▶ [CHALLENGE] Reproduce the listing verbatim.

▶ [MATERIAL PROVIDED]
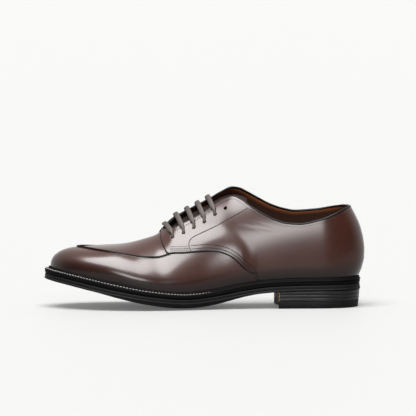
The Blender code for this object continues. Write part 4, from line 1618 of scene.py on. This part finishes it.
for side in (-1, 1):
    lines = [down_to_welt(*seam_offset(ROW_START, end_s, away)) for end_s, away in LOWER_ROWS]
    lines.append((read(FACING_SEAM, "s", facing_t), read(FACING_SEAM, "z", facing_t)))
    for line_s, line_z in lines:
        path, facing = path_on_last(line_s, line_z, side)
        over_seam = line_z - seam_height(line_s)
        lift = quarter_thickness(np.minimum(over_seam, TAB_CORNER - line_s)) * quarter_start(line_s)
        raised = path + facing * lift[:, None]
        centre, ahead, normal = even_steps(raised, facing, STITCH_PITCH)
        stitches.append(threads(centre, ahead, normal, STITCH_LENGTH, STITCH_THICK))
        grooves.append((raised, facing))
    tack_s = np.linspace(183.5, 165.5, 60)
    for above, slant in TACK_ROWS:
        path, facing = path_on_last(tack_s, seam_height(tack_s) + above, side)
        raised = path + facing * QUARTER_STEP
        pitch = 1.25 if slant else 1.7
        centre, ahead, normal = even_steps(raised, facing, pitch)
        stitches.append(threads(centre, ahead, normal, 2.3 if slant else 1.3, STITCH_THICK, slant))
stitch_piece("upper_stitches", stitches, dark_thread)

# %% Painted groove shade under the rows
# Black strips along each stitch row paint the shade of the groove the thread sinks into.
groove_points, groove_faces, groove_start = [], [], 0
for path, facing in grooves:
    points, faces = capped_tube(oval_along(path, facing, 0.34, 0.16, around=8), groove_start)
    groove_points.append(points)
    groove_faces += faces
    groove_start += len(points)
groove_shade_lines = piece("groove_shade_lines", np.concatenate(groove_points), groove_faces, edge_leather,
                   {"burnish_and_shade": np.ones(groove_start)}, merge=0.0000001)
report(groove_shade_lines)

# %% Stitches round the topline
TOP_ROW_BELOW = 2.7
top_sets = []
for side in (-1, 1):
    line_s = np.concatenate([np.linspace(8, 40, 60), np.linspace(40.5, 181, 300)])
    height = read(EDGE, side_name(side), line_s)
    slope = np.gradient(height, line_s)
    path, facing = path_on_last(line_s, height - TOP_ROW_BELOW * np.sqrt(1 + slope**2), side)
    lift = quarter_thickness(TAB_CORNER - line_s) + 0.05
    centre, ahead, normal = even_steps(path + facing * lift[:, None], facing, 2.0)
    top_sets.append(threads(centre, ahead, normal, 1.35, 0.2))
stitch_piece("topline_stitches", top_sets, dark_thread)

# %% Welt thread
WELT_STITCHES_END = 62
welt_thread, thread_shader, thread_place = new_finish("welt_thread", Roughness=0.5, Specular_IOR_Level=0.4)
strand = thread_place.noise(1800.0, 2.0)
strand_colour = strand.between(0.3, 0.7).mix((0.06, 0.057, 0.054, 1), (0.16, 0.152, 0.145, 1))
feed(thread_shader, Base_Color=strand_colour, Normal=strand.bump(0.5, 0.0001))
welt_line = outline_loop(0, 1.5, over("welt", 0.0))
welt_line = np.concatenate([welt_line, welt_line[:1]])
upward_facing = np.broadcast_to(np.array([0.0, 0.0, 1.0]), welt_line.shape)
steps = even_steps(welt_line, upward_facing, 3.1)
in_front = steps[0][:, 0] > WELT_STITCHES_END
welt_set = threads(*(rows_of[in_front] for rows_of in steps), 2.5, 0.42)
stitch_piece("welt_stitches", [welt_set], welt_thread)

# %% [markdown]
# ## Floor and sky
# The shoe stands on a white floor that also glows a little, so floor and background are one. There
# are no lamps: the sky is drawn by direction. A round patch high up draws the long soft highlights
# on the leather, a lower one in front lights the quarter, and a white backdrop behind lights the
# apron and the rims. The rest of the room is dark, which keeps the leather's sides deep.

# %% Floor
FLOOR_HALF = 40.0
floor_mesh = bpy.data.meshes.new("floor")
corners = [(x * FLOOR_HALF, y * FLOOR_HALF, 0) for x, y in ((-1, -1), (1, -1), (1, 1), (-1, 1))]
floor_mesh.from_pydata(corners, [], [(0, 1, 2, 3)])
floor = bpy.data.objects.new("floor", floor_mesh)
bpy.context.scene.collection.objects.link(floor)
floor_paint, floor_shader, _ = new_finish("floor_paint", Roughness=0.6, Specular_IOR_Level=0.2)
floor_shader.inputs["Base Color"].default_value = (0.145, 0.145, 0.143, 1)
floor_shader.inputs["Emission Color"].default_value = (1.0, 1.0, 0.99, 1)
floor_shader.inputs["Emission Strength"].default_value = 0.12
floor_mesh.materials.append(floor_paint)
print("floor: %.0f m wide" % (2 * FLOOR_HALF))

# %% Sky
TOP_LIGHT = 24.0
TOP_AXIS = (-0.106, -0.29, 0.951)
TOP_EDGE = (0.88, 0.92)
FRONT_LIGHT = 27.0
FRONT_LEFT = (-30.0, -4.0)
FRONT_RIGHT = (2.0, 16.0)
FRONT_LOW = (9.0, 18.0)
FRONT_HIGH = (18.0, 31.0)
FRONT_FALL = 0.96
BACKDROP_LIGHT = 0.95
ROOM_LIGHT = 0.05
DEGREE = math.pi / 180

world_sky = bpy.data.worlds.new("sky")
world_sky.use_nodes = True
bpy.context.scene.world = world_sky
sky = world_sky.node_tree.nodes["Background"]
direction = Wire(world_sky.node_tree, None).node("ShaderNodeTexCoord", {}, output=0)
axis_parts = [direction.node("ShaderNodeSeparateXYZ", {"Vector": direction}, output=i) for i in range(3)]
east, north, upward = axis_parts
turned = east.math("ARCTAN2", east, north * -1.0) / DEGREE
height = upward.math("ARCSINE", upward) / DEGREE
toward_top = direction.node(
    "ShaderNodeVectorMath", {0: direction, 1: TOP_AXIS}, output=1, operation="DOT_PRODUCT"
)
top_box = toward_top.between(*TOP_EDGE)
front_box = turned.between(*FRONT_LEFT) * (1 - turned.between(*FRONT_RIGHT))
front_box = front_box * height.between(*FRONT_LOW) * (1 - height.between(*FRONT_HIGH) * FRONT_FALL)
behind = north.between(-0.35, 0.4)
backdrop = behind.math("MAXIMUM", behind, upward.between(0.5, 0.9))
glow = top_box * TOP_LIGHT + front_box * FRONT_LIGHT * (1 - top_box) + backdrop * BACKDROP_LIGHT + ROOM_LIGHT
sky.inputs["Color"].default_value = (1, 1, 1, 1)
world_sky.node_tree.links.new(glow.socket, sky.inputs["Strength"])
bpy.context.scene.view_settings.view_transform = "Standard"
print("light from above: %.0f times the white floor" % TOP_LIGHT)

▶ [ANSWER BELOW]
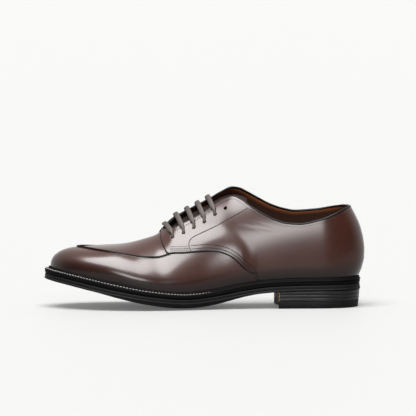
The Blender code for this object continues. Write part 4, from line 1618 of scene.py on. This part finishes it.
for side in (-1, 1):
    lines = [down_to_welt(*seam_offset(ROW_START, end_s, away)) for end_s, away in LOWER_ROWS]
    lines.append((read(FACING_SEAM, "s", facing_t), read(FACING_SEAM, "z", facing_t)))
    for line_s, line_z in lines:
        path, facing = path_on_last(line_s, line_z, side)
        over_seam = line_z - seam_height(line_s)
        lift = quarter_thickness(np.minimum(over_seam, TAB_CORNER - line_s)) * quarter_start(line_s)
        raised = path + facing * lift[:, None]
        centre, ahead, normal = even_steps(raised, facing, STITCH_PITCH)
        stitches.append(threads(centre, ahead, normal, STITCH_LENGTH, STITCH_THICK))
        grooves.append((raised, facing))
    tack_s = np.linspace(183.5, 165.5, 60)
    for above, slant in TACK_ROWS:
        path, facing = path_on_last(tack_s, seam_height(tack_s) + above, side)
        raised = path + facing * QUARTER_STEP
        pitch = 1.25 if slant else 1.7
        centre, ahead, normal = even_steps(raised, facing, pitch)
        stitches.append(threads(centre, ahead, normal, 2.3 if slant else 1.3, STITCH_THICK, slant))
stitch_piece("upper_stitches", stitches, dark_thread)

# %% Painted groove shade under the rows
# Black strips along each stitch row paint the shade of the groove the thread sinks into.
groove_points, groove_faces, groove_start = [], [], 0
for path, facing in grooves:
    points, faces = capped_tube(oval_along(path, facing, 0.34, 0.16, around=8), groove_start)
    groove_points.append(points)
    groove_faces += faces
    groove_start += len(points)
groove_shade_lines = piece("groove_shade_lines", np.concatenate(groove_points), groove_faces, edge_leather,
                   {"burnish_and_shade": np.ones(groove_start)}, merge=0.0000001)
report(groove_shade_lines)

# %% Stitches round the topline
TOP_ROW_BELOW = 2.7
top_sets = []
for side in (-1, 1):
    line_s = np.concatenate([np.linspace(8, 40, 60), np.linspace(40.5, 181, 300)])
    height = read(EDGE, side_name(side), line_s)
    slope = np.gradient(height, line_s)
    path, facing = path_on_last(line_s, height - TOP_ROW_BELOW * np.sqrt(1 + slope**2), side)
    lift = quarter_thickness(TAB_CORNER - line_s) + 0.05
    centre, ahead, normal = even_steps(path + facing * lift[:, None], facing, 2.0)
    top_sets.append(threads(centre, ahead, normal, 1.35, 0.2))
stitch_piece("topline_stitches", top_sets, dark_thread)

# %% Welt thread
WELT_STITCHES_END = 62
welt_thread, thread_shader, thread_place = new_finish("welt_thread", Roughness=0.5, Specular_IOR_Level=0.4)
strand = thread_place.noise(1800.0, 2.0)
strand_colour = strand.between(0.3, 0.7).mix((0.06, 0.057, 0.054, 1), (0.16, 0.152, 0.145, 1))
feed(thread_shader, Base_Color=strand_colour, Normal=strand.bump(0.5, 0.0001))
welt_line = outline_loop(0, 1.5, over("welt", 0.0))
welt_line = np.concatenate([welt_line, welt_line[:1]])
upward_facing = np.broadcast_to(np.array([0.0, 0.0, 1.0]), welt_line.shape)
steps = even_steps(welt_line, upward_facing, 3.1)
in_front = steps[0][:, 0] > WELT_STITCHES_END
welt_set = threads(*(rows_of[in_front] for rows_of in steps), 2.5, 0.42)
stitch_piece("welt_stitches", [welt_set], welt_thread)

# %% [markdown]
# ## Floor and sky
# The shoe stands on a white floor that also glows a little, so floor and background are one. There
# are no lamps: the sky is drawn by direction. A round patch high up draws the long soft highlights
# on the leather, a lower one in front lights the quarter, and a white backdrop behind lights the
# apron and the rims. The rest of the room is dark, which keeps the leather's sides deep.

# %% Floor
FLOOR_HALF = 40.0
floor_mesh = bpy.data.meshes.new("floor")
corners = [(x * FLOOR_HALF, y * FLOOR_HALF, 0) for x, y in ((-1, -1), (1, -1), (1, 1), (-1, 1))]
floor_mesh.from_pydata(corners, [], [(0, 1, 2, 3)])
floor = bpy.data.objects.new("floor", floor_mesh)
bpy.context.scene.collection.objects.link(floor)
floor_paint, floor_shader, _ = new_finish("floor_paint", Roughness=0.6, Specular_IOR_Level=0.2)
floor_shader.inputs["Base Color"].default_value = (0.145, 0.145, 0.143, 1)
floor_shader.inputs["Emission Color"].default_value = (1.0, 1.0, 0.99, 1)
floor_shader.inputs["Emission Strength"].default_value = 0.12
floor_mesh.materials.append(floor_paint)
print("floor: %.0f m wide" % (2 * FLOOR_HALF))

# %% Sky
TOP_LIGHT = 24.0
TOP_AXIS = (-0.106, -0.29, 0.951)
TOP_EDGE = (0.88, 0.92)
FRONT_LIGHT = 27.0
FRONT_LEFT = (-30.0, -4.0)
FRONT_RIGHT = (2.0, 16.0)
FRONT_LOW = (9.0, 18.0)
FRONT_HIGH = (18.0, 31.0)
FRONT_FALL = 0.96
BACKDROP_LIGHT = 0.95
ROOM_LIGHT = 0.05
DEGREE = math.pi / 180

world_sky = bpy.data.worlds.new("sky")
world_sky.use_nodes = True
bpy.context.scene.world = world_sky
sky = world_sky.node_tree.nodes["Background"]
direction = Wire(world_sky.node_tree, None).node("ShaderNodeTexCoord", {}, output=0)
axis_parts = [direction.node("ShaderNodeSeparateXYZ", {"Vector": direction}, output=i) for i in range(3)]
east, north, upward = axis_parts
turned = east.math("ARCTAN2", east, north * -1.0) / DEGREE
height = upward.math("ARCSINE", upward) / DEGREE
toward_top = direction.node(
    "ShaderNodeVectorMath", {0: direction, 1: TOP_AXIS}, output=1, operation="DOT_PRODUCT"
)
top_box = toward_top.between(*TOP_EDGE)
front_box = turned.between(*FRONT_LEFT) * (1 - turned.between(*FRONT_RIGHT))
front_box = front_box * height.between(*FRONT_LOW) * (1 - height.between(*FRONT_HIGH) * FRONT_FALL)
behind = north.between(-0.35, 0.4)
backdrop = behind.math("MAXIMUM", behind, upward.between(0.5, 0.9))
glow = top_box * TOP_LIGHT + front_box * FRONT_LIGHT * (1 - top_box) + backdrop * BACKDROP_LIGHT + ROOM_LIGHT
sky.inputs["Color"].default_value = (1, 1, 1, 1)
world_sky.node_tree.links.new(glow.socket, sky.inputs["Strength"])
bpy.context.scene.view_settings.view_transform = "Standard"
print("light from above: %.0f times the white floor" % TOP_LIGHT)